Le canton de Vaud a saisi cette occasion de légiférer et a édicté de nouvelles règles. En matière de poursuites pour dettes, il exige désormais que seuls des avocats, des agents d’affaires brevetés ou des représentants professionnels au bénéfice d’une autorisation dans leur canton d’origine représentent des créanciers. En quelque sorte, une garantie de sérieux de la part de ceux qui traquent les mauvais payeurs.
Une société bernoise ne l’a pas entendu de cette oreille. Se prévalant de plusieurs dizaines d’années d’expérience dans des procédures de recouvrement de dettes, elle demandait à pouvoir pratiquer également dans le canton de Vaud. Elle estimait que ce dernier ne pouvait le lui refuser, étant donné que son canton d’origine ne soumettait pas l’activité en question à autorisation.

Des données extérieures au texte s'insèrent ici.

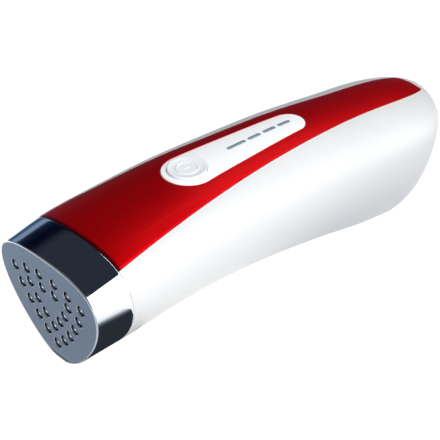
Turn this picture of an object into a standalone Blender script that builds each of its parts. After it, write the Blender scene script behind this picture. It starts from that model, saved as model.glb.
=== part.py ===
"""A hand-held facial care device.

A round-cornered treatment head in a chrome collar sits on an arched handle.  The handle is a white shell
with a glossy red cover on top, and a drop-shaped control panel with one button and four light bars.
The shapes are laid out along the head's own axis: x is across, y runs from the treatment face to the
tail and z is up.  At the end the whole device is tipped on to its heel, the way it lies on a table.
"""
import math

import bmesh
import bpy
import numpy as np
from mathutils import Matrix, Vector

# Body outline, measured from the centre of the treatment face
BODY_LENGTH = 0.1671
TOP_RISE = 0.0159
HEEL_DROP = 0.0491
BODY_HALF_WIDTH = 0.0261
SEAM_HALF_WIDTH = 0.0213
STATION_SHARES = (0.0, 0.093, 0.224, 0.355, 0.485, 0.635, 0.784, 0.915)
TOP_SHARES = (0.831, 0.967, 1.0, 0.988, 0.884, 0.719, 0.439, 0.156)
BOTTOM_SHARES = (0.576, 0.566, 0.555, 0.582, 0.656, 0.781, 0.925, 1.0)
WIDEST_SHARES = (0.015, 0.012, 0.006, -0.022, -0.071, -0.133, -0.193, -0.222)
WIDTH_SHARES = (0.954, 1.0, 0.996, 0.982, 0.965, 0.939, 0.896, 0.864)
SEAM_SHARES = (0.994, 0.962, 0.853, 0.747, 0.634, 0.536, 0.440, 0.416)
CROWN_SHARES = (0.781, 0.615)
SHOULDER_SHARES = (0.656, 0.491)
FLANK_SHARES = (0.385, 0.548)
BELLY_SHARES = (0.397, 0.342)

# Tail, a rounded end that leans forward towards the heel
TAIL_LENGTH = 0.0298
TAIL_START = BODY_LENGTH - TAIL_LENGTH
TAIL_CENTRE_DROP = 0.0036
TAIL_LEAN_SHARE = 0.267
TAIL_ROUND_SHARE = 3.1
LEAST_SHRINK_SHARE = 0.5

# Mesh counts
COVER_CELLS = 5
SHOULDER_CELLS = 5
BELLY_CELLS = 7
BODY_ROWS = 20
TAIL_ROWS = 7
END_ROWS = 4
HALVINGS = 40
PROFILE_STEPS = 40
UNDERSIDE_STEPS = 60
BELLY = COVER_CELLS + SHOULDER_CELLS + BELLY_CELLS
SHARP_ANGLE = math.radians(35)

# Housing
WALL = 0.0018
FIT_GAP = 0.0003
COVER_STOP = 0.0037
COVER_END = BODY_LENGTH - COVER_STOP
HEAD_FLAT = 0.0004
HEEL_FLAT = 0.0008
TABLE_MARGIN = 0.0100
CUT_OVERRUN = 0.0020
TINY = 0.000001
FIRST_SIDE_SHARE = 0.25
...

Le Tribunal fédéral lui donne tort. Certes, si un canton accorde une autorisation de pratiquer à un spécialiste de l’encaissement, tout autre canton devra la reconnaître et lui permettre aussi d’exercer. Le but est d’assurer la libre circulation des services. Mais si un canton n’a pas réglementé cette activité, comme c’est le cas pour le canton de Berne, son ressortissant ne peut prétendre pratiquer là où des garanties expresses sont exigées.*
C’est important, car dans certains cantons (à Schaffhouse, notamment), n’importe qui peut représenter un créancier dans une poursuite. Dans d’autres, comme à Fribourg, ce sont essentiellement les avocats. Les règles sont d’ailleurs fort différentes de canton à canton, relève une enquête toute récente de l’Association vaudoise des agents d’affaires brevetés.
Cette profession, sévèrement réglementée dans le canton de Vaud, assume notamment la représentation de créanciers dans des poursuites. Elle a voulu savoir quels étaient les cantons qui connaissaient le métier d’agents d’affaires, et qui avaient légiféré à son sujet. «Dans la plupart des cantons, on ne nous connaît pas, constate Jean-François Pfeiffer, leur président. A part Vaud, seul Genève parmi les cantons romands connaît et a fixé dans une loi la profession d’agent d’affaires. Et en Suisse alémanique, seul Saint-Gall connaît également une réglementation assez stricte.» En outre, le nom d’agent d’affaires ne recouvre pas toujours les mêmes réalités d’un canton à l’autre. Allez vous y retrouver! Sylvie Fischer
*Arrêt du Tribunal fédéral du 12 août 1998; 2P.94/1998.